The Decline of Casuistry

The disappearance of penitential discipline under Protestantism, combined with the criticism of laxism from within the Roman church itself, weakened the practice and authority of casuistry. But the truly fatal blow was delivered by Blaise Pascal (1623–1662) in his Lettres Provinciales (1656–57). As a Jansenist, convinced that the path of Christian rectitude involved strict compliance with the pure spirit of the Gospels, Pascal was hostile to the probabilist casuistry taught by the more worldly Jesuits. Writing anonymously, he mocked it unmercifully and exposed to ridicule the moral laxity of its diverse counsels.

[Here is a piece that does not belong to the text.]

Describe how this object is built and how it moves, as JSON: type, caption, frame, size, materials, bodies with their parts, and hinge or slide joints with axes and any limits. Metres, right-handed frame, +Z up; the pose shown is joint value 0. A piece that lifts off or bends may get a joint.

However unfair a caricature of the actual methods and principles of casuistry Pascal's attack may have been, it succeeded in discrediting the entire practice. Henceforth, little more than faint echoes of casuistry would be found in the ethical writings of the leading philosophers outside the clerical tradition, such as Kant (1724–1804) and J. S. Mill (1806–1873). By the end of the nineteenth century, with ethical pluralism and intuitionism on the defensive generally, Henry Sidgwick (1838–1900) could write 500 pages on The Methods of Ethics and dismiss casuistry in a sentence. However, thanks to the growing importance in the 1970s of applied ethics and of professional ethics in particular, a "new casuistry" has appeared in which the old "method of cases" has been revived and modified.